A full quarter of Greyhound riders have told pollsters that they wouldn’t be able to make some of these trips if the bus wasn’t an option. Right now, that means a lot of people just not having a way to travel. If you can afford to rent a car or take a very long Uber trip, flying to a hub near where you want to go might work out fine. But one of the chief advantages of Greyhound is supposed to be that it goes everywhere and does it on the cheap.

As Jacobin editor Bhaskar Sunkara wrote two years ago in the Guardian after a previous round of the service’s contraction, which was executed to turn a short-term profit for shareholders, Greyhound is locked in a cycle that ultimately eats away at these selling points. For one thing, they’ve had to jack up prices, diminishing their long-term advantage over alternative forms of transportation. For another:

Greyhound alone still services some 2,400 station stops. Unfortunately, this practical strength is also a business weakness.

A daily roundtrip from Newport News to Norfolk is significantly less profitable than hourly trips to and from a major hub such as New York City. Lacking extensive regulation and government subsidy, Greyhound executives are forced to focus their investments on the most profitable schedules while ditching small-town and rural communities. Yet this is another bind: while coastal schedules have the highest ridership they also face the stiffest competition from budget and Chinatown bus lines such as Megabus and from Amtrak and regional rail. The profit squeeze is tight and it will only get tighter.

The shape of the problem is similar to the ones that would face the US Postal Service in a libertarian dystopia where the USPS was privatized. It would no longer be enough for the service to make enough money to pay for its operating cost, pre-fund pensions, and so on. Shareholders would need to see returns. It’s a safe bet that, in anything like this scenario, rural delivery would be severely cut back and it would certainly no longer be possible to send a standard-sized letter from, say, San Bernardino, California, to Fairbanks, Alaska, for 66 cents.

So why not nationalize Greyhound as well? As Sunkara pointed out in 2021, Greyhound’s problems mean that the government could buy it up cheaply, build dedicated lanes on the “already nationalized interstate highway system,” and soon have it be financially self-sufficient like the USPS. This would be very good for the climate — buses are one of the least emission-heavy forms of practical intercity travel — and “the buses would effectively advertise themselves: individual motorists, watching buses zoom by them, will soon realize that if you want to get somewhere fast, the bus is the way to go.”

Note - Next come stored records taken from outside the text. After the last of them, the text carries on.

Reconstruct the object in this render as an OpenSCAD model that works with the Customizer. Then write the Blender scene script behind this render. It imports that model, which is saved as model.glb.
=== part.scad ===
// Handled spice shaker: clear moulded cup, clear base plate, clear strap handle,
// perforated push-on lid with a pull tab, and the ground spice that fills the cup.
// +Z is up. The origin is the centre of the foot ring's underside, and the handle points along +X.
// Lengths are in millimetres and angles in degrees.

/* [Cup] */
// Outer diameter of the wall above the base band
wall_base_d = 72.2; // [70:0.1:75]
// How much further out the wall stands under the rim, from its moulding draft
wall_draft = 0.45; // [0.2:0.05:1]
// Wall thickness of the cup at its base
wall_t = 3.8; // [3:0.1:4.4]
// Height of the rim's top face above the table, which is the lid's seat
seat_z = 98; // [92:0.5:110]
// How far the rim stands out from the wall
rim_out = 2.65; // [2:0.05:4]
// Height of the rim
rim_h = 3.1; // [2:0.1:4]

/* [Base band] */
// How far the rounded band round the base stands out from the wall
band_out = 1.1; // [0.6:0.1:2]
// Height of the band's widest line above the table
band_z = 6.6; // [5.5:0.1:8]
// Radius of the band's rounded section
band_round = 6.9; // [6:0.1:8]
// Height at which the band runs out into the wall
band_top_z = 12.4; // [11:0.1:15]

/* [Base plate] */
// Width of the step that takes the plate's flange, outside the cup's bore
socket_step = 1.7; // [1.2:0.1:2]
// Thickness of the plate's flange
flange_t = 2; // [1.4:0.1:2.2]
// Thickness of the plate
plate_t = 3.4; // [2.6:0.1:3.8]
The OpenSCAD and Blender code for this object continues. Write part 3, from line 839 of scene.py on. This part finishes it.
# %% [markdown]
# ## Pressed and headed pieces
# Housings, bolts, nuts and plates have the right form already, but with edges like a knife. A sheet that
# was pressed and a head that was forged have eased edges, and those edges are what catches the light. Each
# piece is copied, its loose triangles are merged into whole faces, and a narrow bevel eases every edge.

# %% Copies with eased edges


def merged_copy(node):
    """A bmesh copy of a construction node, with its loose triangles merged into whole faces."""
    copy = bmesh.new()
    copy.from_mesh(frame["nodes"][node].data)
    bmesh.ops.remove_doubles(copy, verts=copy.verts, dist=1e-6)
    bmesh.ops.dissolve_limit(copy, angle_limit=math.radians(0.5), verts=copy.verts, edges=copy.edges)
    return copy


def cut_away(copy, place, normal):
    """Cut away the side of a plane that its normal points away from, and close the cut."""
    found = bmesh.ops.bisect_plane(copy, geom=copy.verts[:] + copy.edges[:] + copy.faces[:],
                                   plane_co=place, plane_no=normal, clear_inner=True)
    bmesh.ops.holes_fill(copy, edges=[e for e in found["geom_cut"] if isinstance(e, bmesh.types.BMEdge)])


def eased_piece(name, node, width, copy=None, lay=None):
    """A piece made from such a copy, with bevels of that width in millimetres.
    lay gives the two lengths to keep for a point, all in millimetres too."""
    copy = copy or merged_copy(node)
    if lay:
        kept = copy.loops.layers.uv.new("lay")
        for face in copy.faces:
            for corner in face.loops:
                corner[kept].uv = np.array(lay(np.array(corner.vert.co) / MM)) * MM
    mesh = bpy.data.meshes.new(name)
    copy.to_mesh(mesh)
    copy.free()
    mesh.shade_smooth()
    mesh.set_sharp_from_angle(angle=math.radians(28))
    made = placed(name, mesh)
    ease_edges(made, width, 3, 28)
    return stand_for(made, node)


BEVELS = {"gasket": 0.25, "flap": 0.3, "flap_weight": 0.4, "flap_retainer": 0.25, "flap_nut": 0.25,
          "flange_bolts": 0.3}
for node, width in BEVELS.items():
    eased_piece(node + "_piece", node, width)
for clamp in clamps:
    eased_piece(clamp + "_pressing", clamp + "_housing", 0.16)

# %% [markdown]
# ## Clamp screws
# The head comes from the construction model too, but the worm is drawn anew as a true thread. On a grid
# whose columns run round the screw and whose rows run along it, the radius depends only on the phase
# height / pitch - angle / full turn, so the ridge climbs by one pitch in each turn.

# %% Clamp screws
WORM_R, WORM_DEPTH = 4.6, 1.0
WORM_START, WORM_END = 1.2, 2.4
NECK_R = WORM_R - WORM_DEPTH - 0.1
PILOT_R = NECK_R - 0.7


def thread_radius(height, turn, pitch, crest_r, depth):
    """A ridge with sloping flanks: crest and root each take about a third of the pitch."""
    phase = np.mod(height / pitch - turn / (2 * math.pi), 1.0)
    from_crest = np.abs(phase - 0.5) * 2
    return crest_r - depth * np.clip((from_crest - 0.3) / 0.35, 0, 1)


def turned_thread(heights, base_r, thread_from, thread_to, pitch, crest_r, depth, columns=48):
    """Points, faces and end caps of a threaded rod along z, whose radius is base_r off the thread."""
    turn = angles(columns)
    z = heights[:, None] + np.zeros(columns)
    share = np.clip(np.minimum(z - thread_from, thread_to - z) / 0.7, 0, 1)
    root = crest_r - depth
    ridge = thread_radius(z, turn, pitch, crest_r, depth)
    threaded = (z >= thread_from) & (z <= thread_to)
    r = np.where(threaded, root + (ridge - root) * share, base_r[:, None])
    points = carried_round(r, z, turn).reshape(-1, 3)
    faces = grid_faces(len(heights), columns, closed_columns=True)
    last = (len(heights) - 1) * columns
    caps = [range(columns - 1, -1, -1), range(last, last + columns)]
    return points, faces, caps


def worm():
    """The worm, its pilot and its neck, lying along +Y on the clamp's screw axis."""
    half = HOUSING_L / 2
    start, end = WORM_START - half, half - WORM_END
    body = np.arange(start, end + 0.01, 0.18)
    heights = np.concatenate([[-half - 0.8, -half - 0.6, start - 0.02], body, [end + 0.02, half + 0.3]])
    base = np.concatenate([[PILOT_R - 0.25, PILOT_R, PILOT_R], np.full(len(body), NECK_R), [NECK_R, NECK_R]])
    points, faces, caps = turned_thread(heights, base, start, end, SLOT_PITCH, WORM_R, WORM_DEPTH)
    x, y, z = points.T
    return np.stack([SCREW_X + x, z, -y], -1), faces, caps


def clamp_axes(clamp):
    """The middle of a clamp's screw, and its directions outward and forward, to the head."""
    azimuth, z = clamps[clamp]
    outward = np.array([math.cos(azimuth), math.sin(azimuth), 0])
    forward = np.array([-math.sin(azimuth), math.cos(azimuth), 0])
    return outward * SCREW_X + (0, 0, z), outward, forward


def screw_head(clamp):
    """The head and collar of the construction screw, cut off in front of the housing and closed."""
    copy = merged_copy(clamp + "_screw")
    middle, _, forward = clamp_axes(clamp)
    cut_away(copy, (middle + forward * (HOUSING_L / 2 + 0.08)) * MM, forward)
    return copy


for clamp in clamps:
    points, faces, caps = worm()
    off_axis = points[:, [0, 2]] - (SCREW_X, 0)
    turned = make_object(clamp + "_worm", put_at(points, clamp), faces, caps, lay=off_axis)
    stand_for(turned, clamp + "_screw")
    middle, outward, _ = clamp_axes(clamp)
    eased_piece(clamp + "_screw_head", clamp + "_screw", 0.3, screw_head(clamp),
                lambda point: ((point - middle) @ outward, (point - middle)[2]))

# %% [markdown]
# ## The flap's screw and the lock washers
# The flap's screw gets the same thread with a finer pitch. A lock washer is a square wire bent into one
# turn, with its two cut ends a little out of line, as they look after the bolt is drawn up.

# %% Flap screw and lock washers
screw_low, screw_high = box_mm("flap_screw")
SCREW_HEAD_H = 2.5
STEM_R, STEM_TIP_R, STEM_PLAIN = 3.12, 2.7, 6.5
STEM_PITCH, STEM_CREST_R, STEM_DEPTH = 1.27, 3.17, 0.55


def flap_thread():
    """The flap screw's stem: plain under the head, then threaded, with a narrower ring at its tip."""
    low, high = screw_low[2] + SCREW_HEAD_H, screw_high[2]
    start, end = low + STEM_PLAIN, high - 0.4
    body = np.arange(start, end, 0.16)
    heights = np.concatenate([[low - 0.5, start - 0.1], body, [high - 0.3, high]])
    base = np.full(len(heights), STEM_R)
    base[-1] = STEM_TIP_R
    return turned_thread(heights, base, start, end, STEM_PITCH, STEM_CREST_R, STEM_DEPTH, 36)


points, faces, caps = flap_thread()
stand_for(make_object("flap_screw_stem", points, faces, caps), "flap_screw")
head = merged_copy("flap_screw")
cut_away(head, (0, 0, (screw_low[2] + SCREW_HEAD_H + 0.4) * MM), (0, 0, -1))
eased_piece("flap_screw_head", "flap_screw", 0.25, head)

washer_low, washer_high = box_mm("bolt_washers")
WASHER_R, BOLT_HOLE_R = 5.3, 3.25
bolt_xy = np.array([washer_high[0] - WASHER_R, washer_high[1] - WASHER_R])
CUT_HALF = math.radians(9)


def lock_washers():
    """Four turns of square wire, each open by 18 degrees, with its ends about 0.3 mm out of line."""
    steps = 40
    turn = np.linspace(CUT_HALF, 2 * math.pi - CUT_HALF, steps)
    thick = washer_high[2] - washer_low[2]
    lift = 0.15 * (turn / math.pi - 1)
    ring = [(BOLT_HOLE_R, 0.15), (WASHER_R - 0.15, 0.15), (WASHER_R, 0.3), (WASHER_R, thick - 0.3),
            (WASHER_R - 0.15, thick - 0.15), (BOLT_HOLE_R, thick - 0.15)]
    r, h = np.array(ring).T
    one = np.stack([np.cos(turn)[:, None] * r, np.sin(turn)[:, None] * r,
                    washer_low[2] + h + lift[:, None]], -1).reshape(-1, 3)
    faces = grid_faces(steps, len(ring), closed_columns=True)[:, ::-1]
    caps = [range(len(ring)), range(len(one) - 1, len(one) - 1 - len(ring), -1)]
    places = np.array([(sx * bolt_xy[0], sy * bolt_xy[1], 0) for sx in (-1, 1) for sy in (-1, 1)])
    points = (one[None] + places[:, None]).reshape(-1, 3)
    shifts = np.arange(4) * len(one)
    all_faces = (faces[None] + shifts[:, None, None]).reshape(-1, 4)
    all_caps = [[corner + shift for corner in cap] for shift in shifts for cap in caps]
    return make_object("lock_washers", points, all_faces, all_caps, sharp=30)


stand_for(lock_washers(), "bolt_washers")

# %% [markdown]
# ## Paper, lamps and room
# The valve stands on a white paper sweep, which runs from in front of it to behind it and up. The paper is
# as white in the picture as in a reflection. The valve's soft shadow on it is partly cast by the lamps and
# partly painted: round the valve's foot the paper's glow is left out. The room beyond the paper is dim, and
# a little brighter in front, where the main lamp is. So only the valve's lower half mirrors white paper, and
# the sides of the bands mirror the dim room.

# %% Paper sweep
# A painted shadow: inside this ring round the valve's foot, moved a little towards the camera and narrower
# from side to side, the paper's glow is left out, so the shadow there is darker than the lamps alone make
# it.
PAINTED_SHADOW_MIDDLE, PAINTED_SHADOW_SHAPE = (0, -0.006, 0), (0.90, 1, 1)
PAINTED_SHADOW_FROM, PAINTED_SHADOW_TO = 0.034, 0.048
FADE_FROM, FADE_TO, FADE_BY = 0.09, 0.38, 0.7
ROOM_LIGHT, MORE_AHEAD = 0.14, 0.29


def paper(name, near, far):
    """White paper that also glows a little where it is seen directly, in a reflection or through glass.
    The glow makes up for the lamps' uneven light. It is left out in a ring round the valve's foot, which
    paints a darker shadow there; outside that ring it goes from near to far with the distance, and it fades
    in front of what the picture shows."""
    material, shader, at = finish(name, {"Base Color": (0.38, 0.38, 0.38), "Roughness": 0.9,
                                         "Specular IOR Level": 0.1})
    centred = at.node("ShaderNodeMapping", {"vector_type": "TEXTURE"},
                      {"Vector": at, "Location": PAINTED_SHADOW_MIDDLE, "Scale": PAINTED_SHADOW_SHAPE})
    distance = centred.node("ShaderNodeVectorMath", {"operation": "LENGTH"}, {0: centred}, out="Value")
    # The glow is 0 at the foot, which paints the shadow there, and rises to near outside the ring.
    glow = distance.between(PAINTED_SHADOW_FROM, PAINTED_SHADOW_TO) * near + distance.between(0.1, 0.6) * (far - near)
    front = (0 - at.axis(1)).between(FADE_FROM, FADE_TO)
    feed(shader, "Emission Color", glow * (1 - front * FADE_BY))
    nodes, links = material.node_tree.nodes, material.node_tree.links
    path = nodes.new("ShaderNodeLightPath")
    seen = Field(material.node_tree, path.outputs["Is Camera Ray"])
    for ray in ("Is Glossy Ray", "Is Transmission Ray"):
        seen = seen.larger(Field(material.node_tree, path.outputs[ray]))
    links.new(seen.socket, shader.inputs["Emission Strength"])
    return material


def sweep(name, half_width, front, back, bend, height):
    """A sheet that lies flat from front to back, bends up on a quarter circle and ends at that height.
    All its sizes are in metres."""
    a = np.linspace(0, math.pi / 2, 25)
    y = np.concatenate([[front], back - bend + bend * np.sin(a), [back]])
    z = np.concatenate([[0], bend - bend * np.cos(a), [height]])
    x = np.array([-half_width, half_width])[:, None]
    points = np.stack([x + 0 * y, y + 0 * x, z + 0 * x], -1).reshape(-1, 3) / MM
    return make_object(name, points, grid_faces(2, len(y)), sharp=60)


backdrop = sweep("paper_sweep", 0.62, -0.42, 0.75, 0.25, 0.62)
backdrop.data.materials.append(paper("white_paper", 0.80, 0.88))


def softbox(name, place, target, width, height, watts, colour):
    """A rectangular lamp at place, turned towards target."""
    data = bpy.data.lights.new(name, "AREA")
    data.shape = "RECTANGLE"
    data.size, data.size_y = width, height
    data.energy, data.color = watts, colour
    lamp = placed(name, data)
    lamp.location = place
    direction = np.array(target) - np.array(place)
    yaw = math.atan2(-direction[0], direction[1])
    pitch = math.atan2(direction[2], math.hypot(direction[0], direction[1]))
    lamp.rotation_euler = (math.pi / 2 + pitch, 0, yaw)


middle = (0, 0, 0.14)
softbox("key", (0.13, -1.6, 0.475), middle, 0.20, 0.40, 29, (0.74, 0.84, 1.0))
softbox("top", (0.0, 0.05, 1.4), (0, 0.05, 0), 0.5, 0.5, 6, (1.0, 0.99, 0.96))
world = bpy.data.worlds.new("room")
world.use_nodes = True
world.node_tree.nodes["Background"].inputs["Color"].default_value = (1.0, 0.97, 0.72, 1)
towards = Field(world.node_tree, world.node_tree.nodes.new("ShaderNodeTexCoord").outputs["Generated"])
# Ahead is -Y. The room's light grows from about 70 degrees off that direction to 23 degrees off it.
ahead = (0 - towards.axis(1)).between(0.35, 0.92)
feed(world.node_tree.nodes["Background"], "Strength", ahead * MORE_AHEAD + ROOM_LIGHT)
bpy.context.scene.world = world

The idea might sound extreme, but it absolutely shouldn’t. Sports stadiums are often built by public domain seizures against the will of the sellers, and remarkably few commentators seem to have a problem with that. After two years of Greyhound’s prospects deteriorating considerably from where they were in 2021, it’s a safe bet that the current owners would be all too eager to sell.

The USPS in its current iteration has existed since 1972. We’ve had a public postal service in one form or another since 1775. Is giving people a cheap and easy way to transport themselves across the country really less important than transporting letters and packages?

The juxtaposition of CNN’s new report on the long, slow death of Greyhound and the approach of Christmas makes the stakes clear. Last year, airline passengers being stranded over the holiday was (appropriately) treated as a scandal and a massive embarrassment for Secretary of Transportation Pete Buttigieg.

But what about the passengers who couldn’t visit their loved ones at all without a bus to take them cheaply from one non-hub to another? Do they matter?

If so, it’s time to consider nationalization.